== Data lines
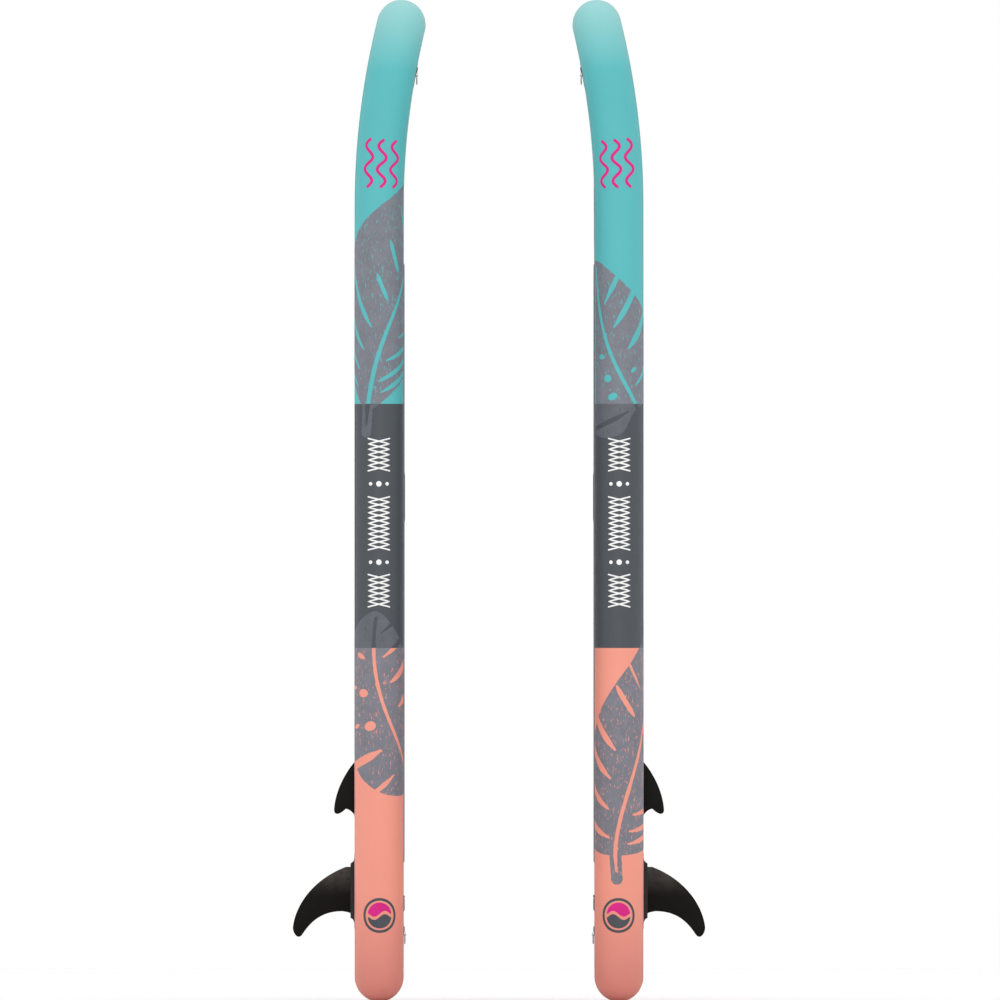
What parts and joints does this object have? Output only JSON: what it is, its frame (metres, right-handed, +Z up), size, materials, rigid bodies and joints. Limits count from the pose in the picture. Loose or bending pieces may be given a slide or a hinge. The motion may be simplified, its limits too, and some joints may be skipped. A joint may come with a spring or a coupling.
{
  "type": "pair of inflatable stand-up paddle boards",
  "caption": "Pair of inflatable paddle boards standing on their tails deck to deck, with rounded rails, raised noses, fins, valves, carry handles and ring fittings.",
  "frame": {"origin": "on the ground midway between the two boards, under the middle of the pair", "axes": "+Z up along the boards from tail to nose, +X from the left board to the right one, Y across the boards; the left board's deck faces +X and the right board's deck faces -X"},
  "size_m": [1.277, 0.812, 3.1005],
  "materials": {
    "deck_fabric": "printed PVC-coated fabric, satin, in three colour blocks",
    "bottom_fabric": "printed PVC-coated fabric, satin, in three colour blocks",
    "rail_fabric": "printed PVC-coated fabric, satin, in three colour blocks",
    "threads": "polyester thread bundles",
    "seam_tape": "PVC-coated tape",
    "foam_pad": "closed-cell EVA foam, brushed and grooved",
    "patch": "PVC patch",
    "webbing": "woven polyester webbing",
    "valve_plastic": "moulded plastic",
    "plunger_plastic": "moulded plastic",
    "seal_rubber": "soft rubber",
    "cap_plastic": "moulded plastic",
    "steel": "stainless steel",
    "brass": "plain brass",
    "box_plastic": "flexible moulded plastic",
    "fin_plastic": "satin black glass-filled plastic"
  },
  "bodies": {
    "left_board": {"left_deck_skin": "deck_fabric", "left_bottom_skin": "bottom_fabric", "left_port_rail": "rail_fabric", "left_starboard_rail": "rail_fabric", "left_drop_stitch": "threads", "left_deck_seam_tape": "seam_tape", "left_bottom_seam_tape": "seam_tape", "left_deck_pad": "foam_pad", "left_handle_patches": "patch", "left_carry_handle": "webbing", "left_valve_body": "valve_plastic", "left_valve_nut": "valve_plastic", "left_valve_spring": "steel", "left_leash_patch": "patch", "left_tow_patch": "patch", "left_fin_box": "box_plastic", "left_side_fin_bases": "box_plastic", "left_side_fins": "fin_plastic"},
    "left_valve_plunger": {"left_valve_plunger": "plunger_plastic", "left_valve_seal": "seal_rubber"},
    "left_valve_cap": {"left_valve_cap": "cap_plastic"},
    "left_leash_ring": {"left_leash_ring": "steel"},
    "left_tow_ring": {"left_tow_ring": "steel"},
    "left_centre_fin": {"left_centre_fin": "fin_plastic", "left_fin_nut": "brass"},
    "left_fin_screw": {"left_fin_screw": "steel"},
    "right_board": {"right_deck_skin": "deck_fabric", "right_bottom_skin": "bottom_fabric", "right_port_rail": "rail_fabric", "right_starboard_rail": "rail_fabric", "right_drop_stitch": "threads", "right_deck_seam_tape": "seam_tape", "right_bottom_seam_tape": "seam_tape", "right_deck_pad": "foam_pad", "right_handle_patches": "patch", "right_carry_handle": "webbing", "right_valve_body": "valve_plastic", "right_valve_nut": "valve_plastic", "right_valve_spring": "steel", "right_leash_patch": "patch", "right_tow_patch": "patch", "right_fin_box": "box_plastic", "right_side_fin_bases": "box_plastic", "right_side_fins": "fin_plastic"},
    "right_valve_plunger": {"right_valve_plunger": "plunger_plastic", "right_valve_seal": "seal_rubber"},
    "right_valve_cap": {"right_valve_cap": "cap_plastic"},
    "right_leash_ring": {"right_leash_ring": "steel"},
    "right_tow_ring": {"right_tow_ring": "steel"},
    "right_centre_fin": {"right_centre_fin": "fin_plastic", "right_fin_nut": "brass"},
    "right_fin_screw": {"right_fin_screw": "steel"}
  },
  "joints": [
    {"name": "left_valve_cap_hinge", "type": "hinge", "parent": "left_board", "child": "left_valve_cap", "pos_m": [-0.2936, -0.096, 0.326], "axis": [0, -1, 0], "range_deg": [0, 165]},
    {"name": "left_valve_press", "type": "slide", "parent": "left_board", "child": "left_valve_plunger", "axis": [-1, 0, 0], "range_m": [0, 0.005], "stiffness_N_per_m": 300, "springref_m": -0.01, "deforming": ["left_valve_spring"]},
    {"name": "left_leash_ring_swing", "type": "hinge", "parent": "left_board", "child": "left_leash_ring", "pos_m": [-0.29125, 0, 0.205], "axis": [0, -1, 0], "range_deg": [0, 165]},
    {"name": "left_tow_ring_swing", "type": "hinge", "parent": "left_board", "child": "left_tow_ring", "pos_m": [-0.25433, 0, 2.8657], "axis": [0, -1, 0], "range_deg": [-8, 150]},
    {"name": "left_fin_slide", "type": "slide", "parent": "left_board", "child": "left_centre_fin", "axis": [0, 0, 1], "range_m": [-0.025, 0.006]},
    {"name": "left_fin_screw_turn", "type": "hinge", "parent": "left_centre_fin", "child": "left_fin_screw", "pos_m": [-0.446, 0, 0.424], "axis": [-1, 0, 0], "continuous": true},
    {"name": "right_valve_cap_hinge", "type": "hinge", "parent": "right_board", "child": "right_valve_cap", "pos_m": [0.2936, 0.096, 0.326], "axis": [0, 1, 0], "range_deg": [0, 165]},
    {"name": "right_valve_press", "type": "slide", "parent": "right_board", "child": "right_valve_plunger", "axis": [1, 0, 0], "range_m": [0, 0.005], "stiffness_N_per_m": 300, "springref_m": -0.01, "deforming": ["right_valve_spring"]},
    {"name": "right_leash_ring_swing", "type": "hinge", "parent": "right_board", "child": "right_leash_ring", "pos_m": [0.29125, 0, 0.205], "axis": [0, 1, 0], "range_deg": [0, 165]},
    {"name": "right_tow_ring_swing", "type": "hinge", "parent": "right_board", "child": "right_tow_ring", "pos_m": [0.25433, 0, 2.8657], "axis": [0, 1, 0], "range_deg": [-8, 150]},
    {"name": "right_fin_slide", "type": "slide", "parent": "right_board", "child": "right_centre_fin", "axis": [0, 0, 1], "range_m": [-0.025, 0.006]},
    {"name": "right_fin_screw_turn", "type": "hinge", "parent": "right_centre_fin", "child": "right_fin_screw", "pos_m": [0.446, 0, 0.424], "axis": [1, 0, 0], "continuous": true},
    {"name": "right_board_lift", "type": "slide", "parent": "left_board", "child": "right_board", "axis": [0, 0, 1], "range_m": [0, 0.4]}
  ]
}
====
• _Written exercise_
Can you give every line above again, exactly as written?

• _Reply_
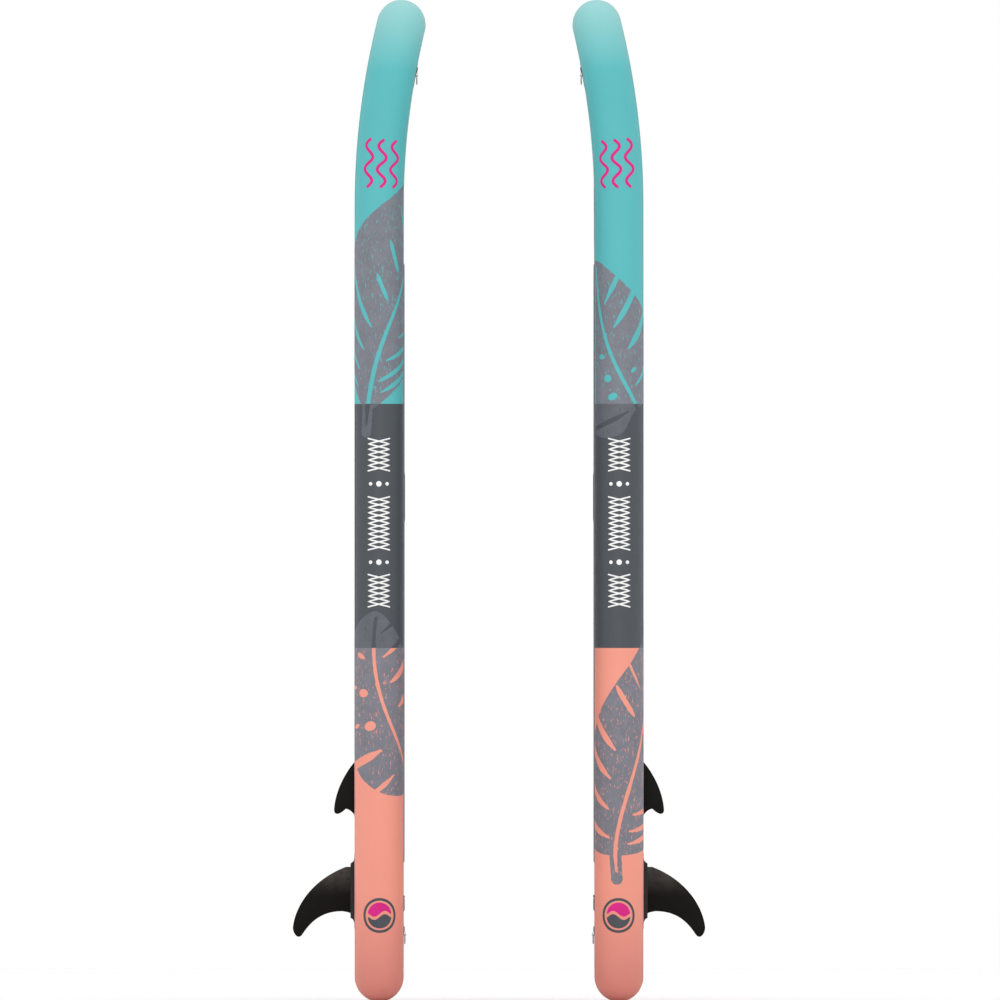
What parts and joints does this object have? Output only JSON: what it is, its frame (metres, right-handed, +Z up), size, materials, rigid bodies and joints. Limits count from the pose in the picture. Loose or bending pieces may be given a slide or a hinge. The motion may be simplified, its limits too, and some joints may be skipped. A joint may come with a spring or a coupling.
{
  "type": "pair of inflatable stand-up paddle boards",
  "caption": "Pair of inflatable paddle boards standing on their tails deck to deck, with rounded rails, raised noses, fins, valves, carry handles and ring fittings.",
  "frame": {"origin": "on the ground midway between the two boards, under the middle of the pair", "axes": "+Z up along the boards from tail to nose, +X from the left board to the right one, Y across the boards; the left board's deck faces +X and the right board's deck faces -X"},
  "size_m": [1.277, 0.812, 3.1005],
  "materials": {
    "deck_fabric": "printed PVC-coated fabric, satin, in three colour blocks",
    "bottom_fabric": "printed PVC-coated fabric, satin, in three colour blocks",
    "rail_fabric": "printed PVC-coated fabric, satin, in three colour blocks",
    "threads": "polyester thread bundles",
    "seam_tape": "PVC-coated tape",
    "foam_pad": "closed-cell EVA foam, brushed and grooved",
    "patch": "PVC patch",
    "webbing": "woven polyester webbing",
    "valve_plastic": "moulded plastic",
    "plunger_plastic": "moulded plastic",
    "seal_rubber": "soft rubber",
    "cap_plastic": "moulded plastic",
    "steel": "stainless steel",
    "brass": "plain brass",
    "box_plastic": "flexible moulded plastic",
    "fin_plastic": "satin black glass-filled plastic"
  },
  "bodies": {
    "left_board": {"left_deck_skin": "deck_fabric", "left_bottom_skin": "bottom_fabric", "left_port_rail": "rail_fabric", "left_starboard_rail": "rail_fabric", "left_drop_stitch": "threads", "left_deck_seam_tape": "seam_tape", "left_bottom_seam_tape": "seam_tape", "left_deck_pad": "foam_pad", "left_handle_patches": "patch", "left_carry_handle": "webbing", "left_valve_body": "valve_plastic", "left_valve_nut": "valve_plastic", "left_valve_spring": "steel", "left_leash_patch": "patch", "left_tow_patch": "patch", "left_fin_box": "box_plastic", "left_side_fin_bases": "box_plastic", "left_side_fins": "fin_plastic"},
    "left_valve_plunger": {"left_valve_plunger": "plunger_plastic", "left_valve_seal": "seal_rubber"},
    "left_valve_cap": {"left_valve_cap": "cap_plastic"},
    "left_leash_ring": {"left_leash_ring": "steel"},
    "left_tow_ring": {"left_tow_ring": "steel"},
    "left_centre_fin": {"left_centre_fin": "fin_plastic", "left_fin_nut": "brass"},
    "left_fin_screw": {"left_fin_screw": "steel"},
    "right_board": {"right_deck_skin": "deck_fabric", "right_bottom_skin": "bottom_fabric", "right_port_rail": "rail_fabric", "right_starboard_rail": "rail_fabric", "right_drop_stitch": "threads", "right_deck_seam_tape": "seam_tape", "right_bottom_seam_tape": "seam_tape", "right_deck_pad": "foam_pad", "right_handle_patches": "patch", "right_carry_handle": "webbing", "right_valve_body": "valve_plastic", "right_valve_nut": "valve_plastic", "right_valve_spring": "steel", "right_leash_patch": "patch", "right_tow_patch": "patch", "right_fin_box": "box_plastic", "right_side_fin_bases": "box_plastic", "right_side_fins": "fin_plastic"},
    "right_valve_plunger": {"right_valve_plunger": "plunger_plastic", "right_valve_seal": "seal_rubber"},
    "right_valve_cap": {"right_valve_cap": "cap_plastic"},
    "right_leash_ring": {"right_leash_ring": "steel"},
    "right_tow_ring": {"right_tow_ring": "steel"},
    "right_centre_fin": {"right_centre_fin": "fin_plastic", "right_fin_nut": "brass"},
    "right_fin_screw": {"right_fin_screw": "steel"}
  },
  "joints": [
    {"name": "left_valve_cap_hinge", "type": "hinge", "parent": "left_board", "child": "left_valve_cap", "pos_m": [-0.2936, -0.096, 0.326], "axis": [0, -1, 0], "range_deg": [0, 165]},
    {"name": "left_valve_press", "type": "slide", "parent": "left_board", "child": "left_valve_plunger", "axis": [-1, 0, 0], "range_m": [0, 0.005], "stiffness_N_per_m": 300, "springref_m": -0.01, "deforming": ["left_valve_spring"]},
    {"name": "left_leash_ring_swing", "type": "hinge", "parent": "left_board", "child": "left_leash_ring", "pos_m": [-0.29125, 0, 0.205], "axis": [0, -1, 0], "range_deg": [0, 165]},
    {"name": "left_tow_ring_swing", "type": "hinge", "parent": "left_board", "child": "left_tow_ring", "pos_m": [-0.25433, 0, 2.8657], "axis": [0, -1, 0], "range_deg": [-8, 150]},
    {"name": "left_fin_slide", "type": "slide", "parent": "left_board", "child": "left_centre_fin", "axis": [0, 0, 1], "range_m": [-0.025, 0.006]},
    {"name": "left_fin_screw_turn", "type": "hinge", "parent": "left_centre_fin", "child": "left_fin_screw", "pos_m": [-0.446, 0, 0.424], "axis": [-1, 0, 0], "continuous": true},
    {"name": "right_valve_cap_hinge", "type": "hinge", "parent": "right_board", "child": "right_valve_cap", "pos_m": [0.2936, 0.096, 0.326], "axis": [0, 1, 0], "range_deg": [0, 165]},
    {"name": "right_valve_press", "type": "slide", "parent": "right_board", "child": "right_valve_plunger", "axis": [1, 0, 0], "range_m": [0, 0.005], "stiffness_N_per_m": 300, "springref_m": -0.01, "deforming": ["right_valve_spring"]},
    {"name": "right_leash_ring_swing", "type": "hinge", "parent": "right_board", "child": "right_leash_ring", "pos_m": [0.29125, 0, 0.205], "axis": [0, 1, 0], "range_deg": [0, 165]},
    {"name": "right_tow_ring_swing", "type": "hinge", "parent": "right_board", "child": "right_tow_ring", "pos_m": [0.25433, 0, 2.8657], "axis": [0, 1, 0], "range_deg": [-8, 150]},
    {"name": "right_fin_slide", "type": "slide", "parent": "right_board", "child": "right_centre_fin", "axis": [0, 0, 1], "range_m": [-0.025, 0.006]},
    {"name": "right_fin_screw_turn", "type": "hinge", "parent": "right_centre_fin", "child": "right_fin_screw", "pos_m": [0.446, 0, 0.424], "axis": [1, 0, 0], "continuous": true},
    {"name": "right_board_lift", "type": "slide", "parent": "left_board", "child": "right_board", "axis": [0, 0, 1], "range_m": [0, 0.4]}
  ]
}